» Data
[START]
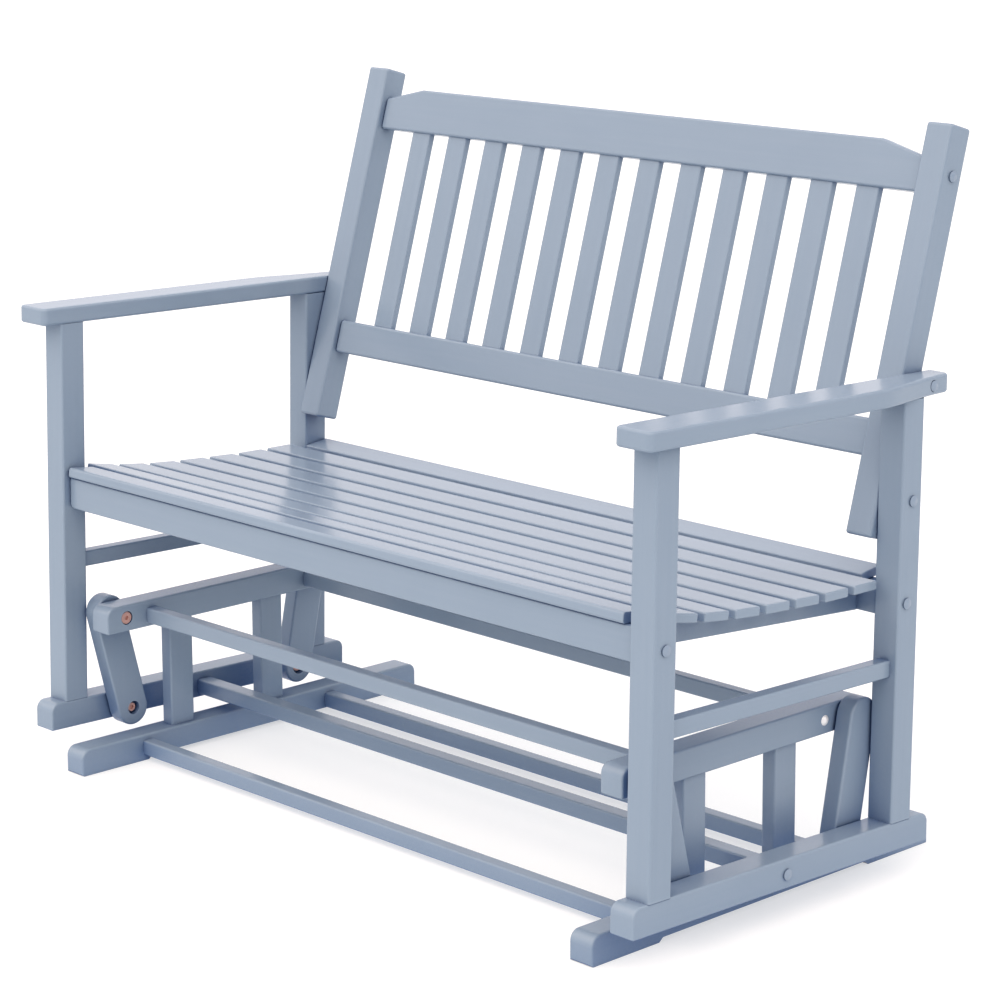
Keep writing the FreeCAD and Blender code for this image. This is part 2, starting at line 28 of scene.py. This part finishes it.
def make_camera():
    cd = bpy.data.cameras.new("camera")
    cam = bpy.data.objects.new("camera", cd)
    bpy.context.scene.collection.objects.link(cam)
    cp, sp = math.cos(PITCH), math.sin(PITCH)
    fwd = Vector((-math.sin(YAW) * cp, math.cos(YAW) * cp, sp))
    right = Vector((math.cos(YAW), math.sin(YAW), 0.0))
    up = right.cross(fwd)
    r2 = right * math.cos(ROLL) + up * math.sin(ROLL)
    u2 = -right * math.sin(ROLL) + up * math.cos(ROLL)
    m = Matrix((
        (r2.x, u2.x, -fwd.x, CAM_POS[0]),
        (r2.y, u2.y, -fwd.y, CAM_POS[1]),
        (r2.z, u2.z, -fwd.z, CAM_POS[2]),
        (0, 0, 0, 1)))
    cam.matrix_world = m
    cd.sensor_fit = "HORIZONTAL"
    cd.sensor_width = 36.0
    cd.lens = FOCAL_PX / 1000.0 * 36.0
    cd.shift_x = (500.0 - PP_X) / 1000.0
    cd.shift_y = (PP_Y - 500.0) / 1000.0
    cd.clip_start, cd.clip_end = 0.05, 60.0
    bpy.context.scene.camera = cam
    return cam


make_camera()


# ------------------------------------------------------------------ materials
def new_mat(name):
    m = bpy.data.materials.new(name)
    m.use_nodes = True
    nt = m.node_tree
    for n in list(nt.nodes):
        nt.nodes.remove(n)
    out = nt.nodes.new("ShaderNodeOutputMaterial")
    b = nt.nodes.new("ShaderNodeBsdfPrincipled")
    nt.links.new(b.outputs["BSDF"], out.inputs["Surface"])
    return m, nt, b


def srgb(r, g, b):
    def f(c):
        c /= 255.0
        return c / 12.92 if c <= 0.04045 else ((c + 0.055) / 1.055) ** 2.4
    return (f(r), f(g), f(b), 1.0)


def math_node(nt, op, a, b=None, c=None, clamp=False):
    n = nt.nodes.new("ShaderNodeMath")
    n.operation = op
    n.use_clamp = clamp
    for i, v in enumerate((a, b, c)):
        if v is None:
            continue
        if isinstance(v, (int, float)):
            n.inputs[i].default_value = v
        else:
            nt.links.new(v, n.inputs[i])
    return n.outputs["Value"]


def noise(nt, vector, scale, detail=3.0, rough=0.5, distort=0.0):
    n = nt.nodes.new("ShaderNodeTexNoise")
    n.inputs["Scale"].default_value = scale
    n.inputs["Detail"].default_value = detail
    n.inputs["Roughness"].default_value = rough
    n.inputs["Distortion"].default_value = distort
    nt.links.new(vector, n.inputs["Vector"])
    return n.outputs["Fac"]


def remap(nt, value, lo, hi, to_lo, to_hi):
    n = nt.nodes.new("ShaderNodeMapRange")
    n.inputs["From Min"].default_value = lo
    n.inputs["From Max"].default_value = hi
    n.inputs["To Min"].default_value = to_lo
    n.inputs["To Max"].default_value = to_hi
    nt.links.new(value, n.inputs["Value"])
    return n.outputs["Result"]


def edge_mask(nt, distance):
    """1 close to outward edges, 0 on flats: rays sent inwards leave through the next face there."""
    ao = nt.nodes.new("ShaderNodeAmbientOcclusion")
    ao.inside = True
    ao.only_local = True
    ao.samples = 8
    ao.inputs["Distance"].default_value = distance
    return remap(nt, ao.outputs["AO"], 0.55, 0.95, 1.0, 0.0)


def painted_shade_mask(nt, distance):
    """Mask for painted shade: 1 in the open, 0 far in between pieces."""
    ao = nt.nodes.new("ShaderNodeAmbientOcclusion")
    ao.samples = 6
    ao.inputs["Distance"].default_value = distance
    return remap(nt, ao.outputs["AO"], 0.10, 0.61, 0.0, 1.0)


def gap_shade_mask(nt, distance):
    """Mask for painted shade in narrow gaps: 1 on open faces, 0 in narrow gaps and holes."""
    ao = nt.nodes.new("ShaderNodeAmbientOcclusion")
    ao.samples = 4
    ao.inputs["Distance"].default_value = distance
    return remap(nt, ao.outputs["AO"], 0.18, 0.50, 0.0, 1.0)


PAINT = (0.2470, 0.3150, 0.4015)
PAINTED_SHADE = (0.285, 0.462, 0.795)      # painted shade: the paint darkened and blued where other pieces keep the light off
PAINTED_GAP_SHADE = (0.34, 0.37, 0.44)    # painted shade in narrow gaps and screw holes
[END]
» The request
Each line from the top of the material above through the line with "return m, nt, b" must be echoed exactly, and no other line.

» Result
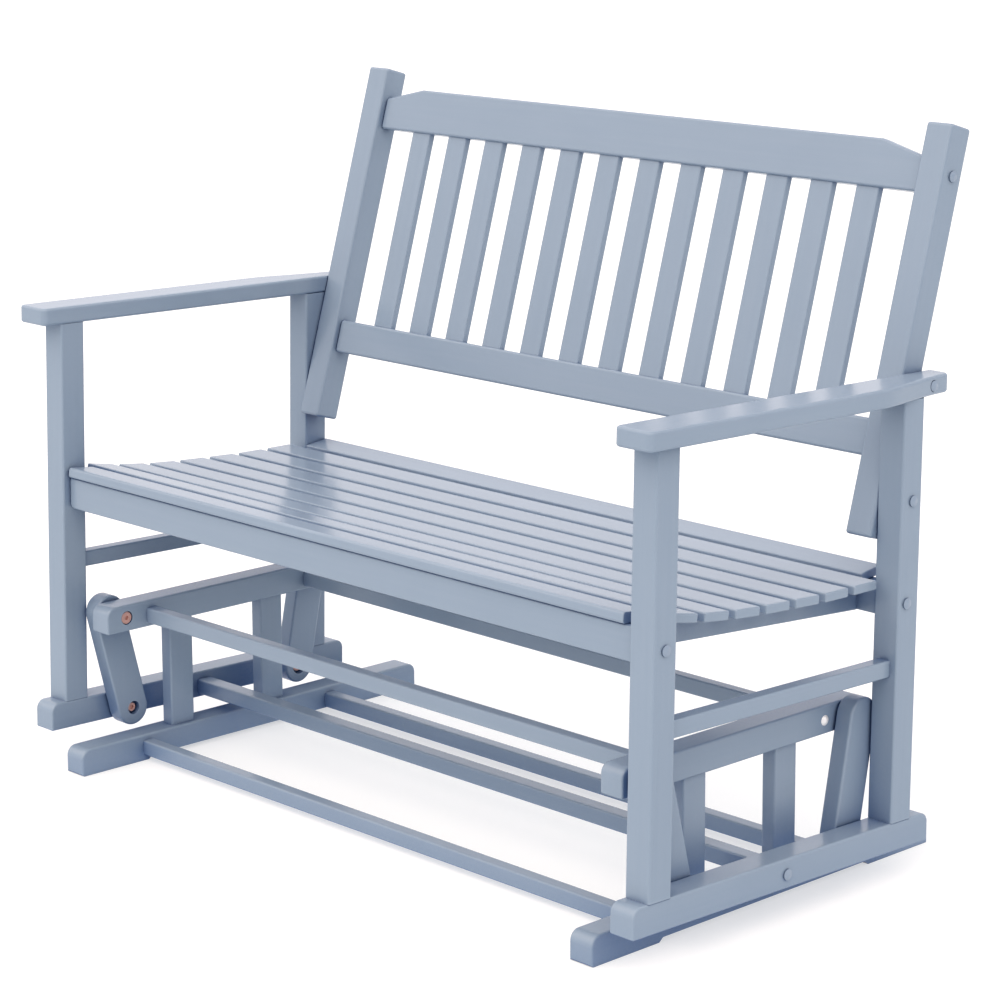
Keep writing the FreeCAD and Blender code for this image. This is part 2, starting at line 28 of scene.py. This part finishes it.
def make_camera():
    cd = bpy.data.cameras.new("camera")
    cam = bpy.data.objects.new("camera", cd)
    bpy.context.scene.collection.objects.link(cam)
    cp, sp = math.cos(PITCH), math.sin(PITCH)
    fwd = Vector((-math.sin(YAW) * cp, math.cos(YAW) * cp, sp))
    right = Vector((math.cos(YAW), math.sin(YAW), 0.0))
    up = right.cross(fwd)
    r2 = right * math.cos(ROLL) + up * math.sin(ROLL)
    u2 = -right * math.sin(ROLL) + up * math.cos(ROLL)
    m = Matrix((
        (r2.x, u2.x, -fwd.x, CAM_POS[0]),
        (r2.y, u2.y, -fwd.y, CAM_POS[1]),
        (r2.z, u2.z, -fwd.z, CAM_POS[2]),
        (0, 0, 0, 1)))
    cam.matrix_world = m
    cd.sensor_fit = "HORIZONTAL"
    cd.sensor_width = 36.0
    cd.lens = FOCAL_PX / 1000.0 * 36.0
    cd.shift_x = (500.0 - PP_X) / 1000.0
    cd.shift_y = (PP_Y - 500.0) / 1000.0
    cd.clip_start, cd.clip_end = 0.05, 60.0
    bpy.context.scene.camera = cam
    return cam


make_camera()


# ------------------------------------------------------------------ materials
def new_mat(name):
    m = bpy.data.materials.new(name)
    m.use_nodes = True
    nt = m.node_tree
    for n in list(nt.nodes):
        nt.nodes.remove(n)
    out = nt.nodes.new("ShaderNodeOutputMaterial")
    b = nt.nodes.new("ShaderNodeBsdfPrincipled")
    nt.links.new(b.outputs["BSDF"], out.inputs["Surface"])
    return m, nt, b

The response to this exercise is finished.